── Entries

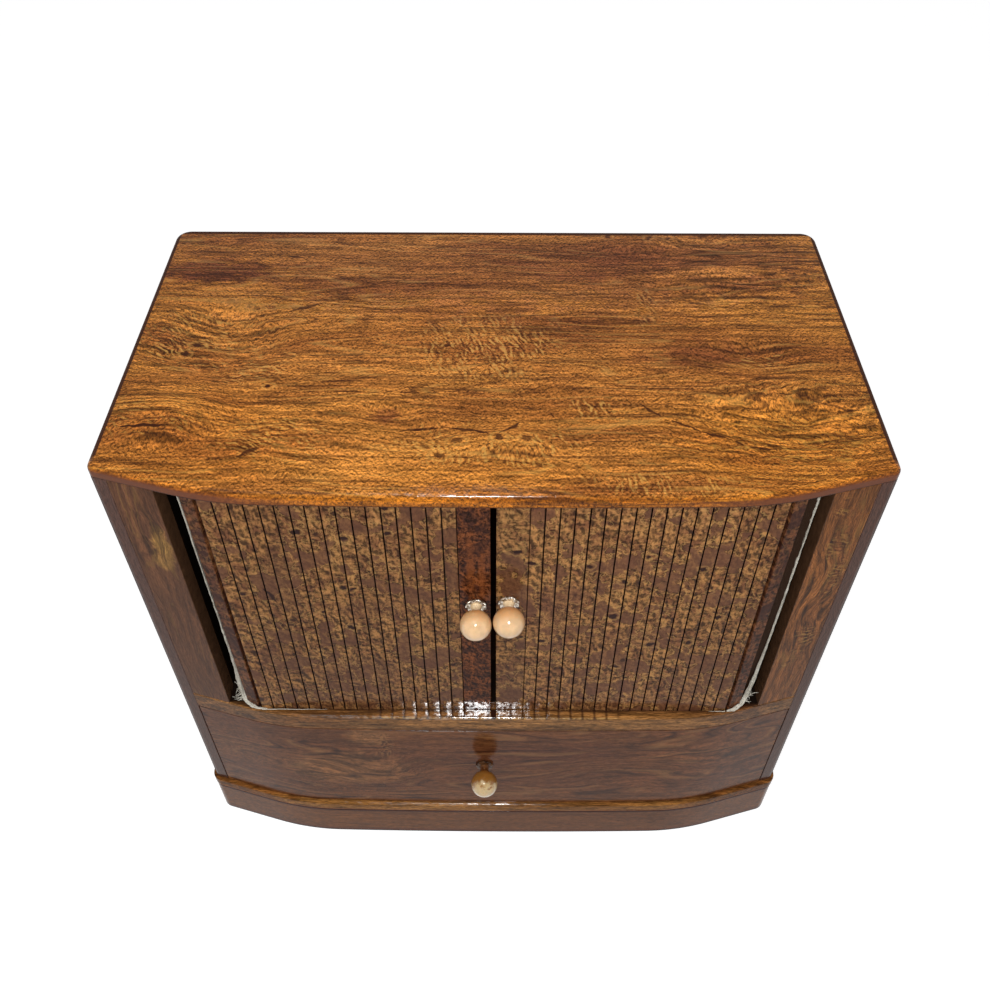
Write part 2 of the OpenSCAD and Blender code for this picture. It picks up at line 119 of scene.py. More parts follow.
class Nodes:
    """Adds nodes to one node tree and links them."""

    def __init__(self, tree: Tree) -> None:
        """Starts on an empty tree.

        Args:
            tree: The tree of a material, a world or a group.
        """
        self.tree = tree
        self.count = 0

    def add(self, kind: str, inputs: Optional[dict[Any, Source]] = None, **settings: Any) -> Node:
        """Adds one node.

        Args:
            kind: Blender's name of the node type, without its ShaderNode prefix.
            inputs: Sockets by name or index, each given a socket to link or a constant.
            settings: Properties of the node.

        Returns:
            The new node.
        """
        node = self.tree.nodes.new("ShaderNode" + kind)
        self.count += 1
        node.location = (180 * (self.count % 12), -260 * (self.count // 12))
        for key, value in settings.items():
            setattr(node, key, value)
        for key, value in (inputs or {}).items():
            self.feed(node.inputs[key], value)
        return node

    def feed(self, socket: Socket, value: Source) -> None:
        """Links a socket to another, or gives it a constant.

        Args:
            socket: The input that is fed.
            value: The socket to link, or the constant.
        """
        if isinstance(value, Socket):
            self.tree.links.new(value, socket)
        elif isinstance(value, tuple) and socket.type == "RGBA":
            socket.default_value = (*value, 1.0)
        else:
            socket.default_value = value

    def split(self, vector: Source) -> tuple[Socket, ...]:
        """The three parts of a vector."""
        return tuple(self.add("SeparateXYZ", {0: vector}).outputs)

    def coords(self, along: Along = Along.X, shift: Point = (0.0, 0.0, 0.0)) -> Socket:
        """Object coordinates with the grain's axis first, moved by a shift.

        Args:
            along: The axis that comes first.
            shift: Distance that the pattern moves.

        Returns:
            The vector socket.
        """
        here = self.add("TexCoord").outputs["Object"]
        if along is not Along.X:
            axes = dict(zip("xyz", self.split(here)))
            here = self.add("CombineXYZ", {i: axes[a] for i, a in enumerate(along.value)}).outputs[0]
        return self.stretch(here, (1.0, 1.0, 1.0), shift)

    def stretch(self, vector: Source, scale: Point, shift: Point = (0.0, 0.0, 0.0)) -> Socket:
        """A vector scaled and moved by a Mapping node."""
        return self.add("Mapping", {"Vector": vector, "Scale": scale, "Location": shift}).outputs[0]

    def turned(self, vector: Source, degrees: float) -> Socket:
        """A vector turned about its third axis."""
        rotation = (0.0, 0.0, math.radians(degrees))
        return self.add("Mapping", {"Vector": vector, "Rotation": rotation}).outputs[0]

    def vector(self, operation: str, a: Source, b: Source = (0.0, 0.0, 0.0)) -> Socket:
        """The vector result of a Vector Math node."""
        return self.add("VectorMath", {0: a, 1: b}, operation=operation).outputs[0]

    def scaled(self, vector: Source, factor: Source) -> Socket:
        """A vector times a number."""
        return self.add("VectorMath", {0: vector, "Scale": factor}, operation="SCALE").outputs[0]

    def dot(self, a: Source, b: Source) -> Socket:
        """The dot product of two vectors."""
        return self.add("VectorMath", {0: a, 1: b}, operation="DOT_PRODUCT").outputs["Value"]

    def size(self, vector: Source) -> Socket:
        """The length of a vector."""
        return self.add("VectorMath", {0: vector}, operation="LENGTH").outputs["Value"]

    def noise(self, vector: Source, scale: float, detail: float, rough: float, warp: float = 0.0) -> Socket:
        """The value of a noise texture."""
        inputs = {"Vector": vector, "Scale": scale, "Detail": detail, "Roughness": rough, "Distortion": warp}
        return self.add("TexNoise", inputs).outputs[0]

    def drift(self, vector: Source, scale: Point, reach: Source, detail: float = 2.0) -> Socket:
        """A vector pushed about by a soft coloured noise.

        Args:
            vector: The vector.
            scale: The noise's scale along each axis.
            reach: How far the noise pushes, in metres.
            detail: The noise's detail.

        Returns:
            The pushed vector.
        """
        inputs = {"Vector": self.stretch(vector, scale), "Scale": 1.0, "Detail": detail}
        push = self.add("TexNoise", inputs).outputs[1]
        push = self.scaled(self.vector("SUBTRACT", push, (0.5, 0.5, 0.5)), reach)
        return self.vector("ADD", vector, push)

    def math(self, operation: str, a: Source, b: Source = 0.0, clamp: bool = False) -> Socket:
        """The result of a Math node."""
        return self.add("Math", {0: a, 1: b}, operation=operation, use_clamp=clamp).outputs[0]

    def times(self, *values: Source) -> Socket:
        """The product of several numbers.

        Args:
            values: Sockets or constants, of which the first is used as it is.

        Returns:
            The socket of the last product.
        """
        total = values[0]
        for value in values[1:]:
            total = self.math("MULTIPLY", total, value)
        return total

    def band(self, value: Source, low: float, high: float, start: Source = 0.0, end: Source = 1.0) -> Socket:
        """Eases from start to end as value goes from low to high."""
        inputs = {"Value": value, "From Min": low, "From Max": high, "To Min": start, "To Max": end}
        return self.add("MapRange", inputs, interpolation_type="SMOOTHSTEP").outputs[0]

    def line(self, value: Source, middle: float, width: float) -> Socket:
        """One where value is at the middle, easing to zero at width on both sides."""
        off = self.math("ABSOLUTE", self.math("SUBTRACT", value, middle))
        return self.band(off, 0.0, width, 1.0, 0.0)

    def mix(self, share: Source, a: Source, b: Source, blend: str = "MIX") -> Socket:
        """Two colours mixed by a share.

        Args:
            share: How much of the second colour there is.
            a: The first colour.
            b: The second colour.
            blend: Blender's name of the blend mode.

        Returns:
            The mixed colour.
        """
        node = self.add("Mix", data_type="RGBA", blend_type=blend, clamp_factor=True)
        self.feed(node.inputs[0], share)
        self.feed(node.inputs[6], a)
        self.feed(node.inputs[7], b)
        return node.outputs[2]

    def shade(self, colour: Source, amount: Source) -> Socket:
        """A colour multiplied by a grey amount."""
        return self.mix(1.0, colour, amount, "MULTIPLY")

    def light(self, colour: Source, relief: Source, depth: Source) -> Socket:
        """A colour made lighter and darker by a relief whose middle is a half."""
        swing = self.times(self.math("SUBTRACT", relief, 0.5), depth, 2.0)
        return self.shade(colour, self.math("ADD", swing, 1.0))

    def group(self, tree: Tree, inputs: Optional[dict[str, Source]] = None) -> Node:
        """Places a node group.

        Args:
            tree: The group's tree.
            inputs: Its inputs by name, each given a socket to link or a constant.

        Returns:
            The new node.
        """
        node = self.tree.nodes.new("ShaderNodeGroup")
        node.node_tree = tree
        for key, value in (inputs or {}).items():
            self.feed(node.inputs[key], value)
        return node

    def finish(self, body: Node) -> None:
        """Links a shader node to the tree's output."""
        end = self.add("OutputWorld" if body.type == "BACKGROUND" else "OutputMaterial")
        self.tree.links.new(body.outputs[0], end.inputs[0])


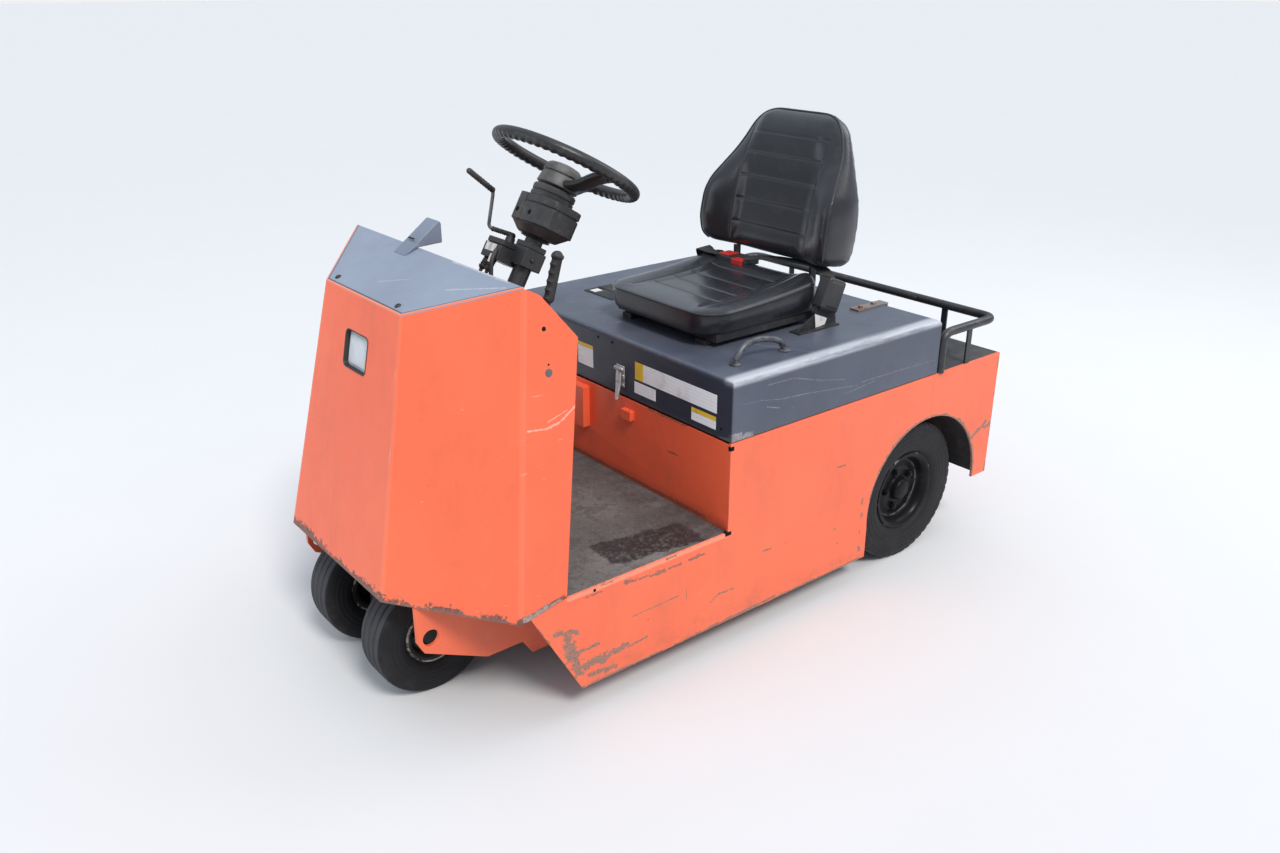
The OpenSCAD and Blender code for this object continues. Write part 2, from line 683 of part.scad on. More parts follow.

────

→ Exercise goal:
Tally how many lines of the records hold the word "Blender". Answer with the number only.

→ Worked answer:
4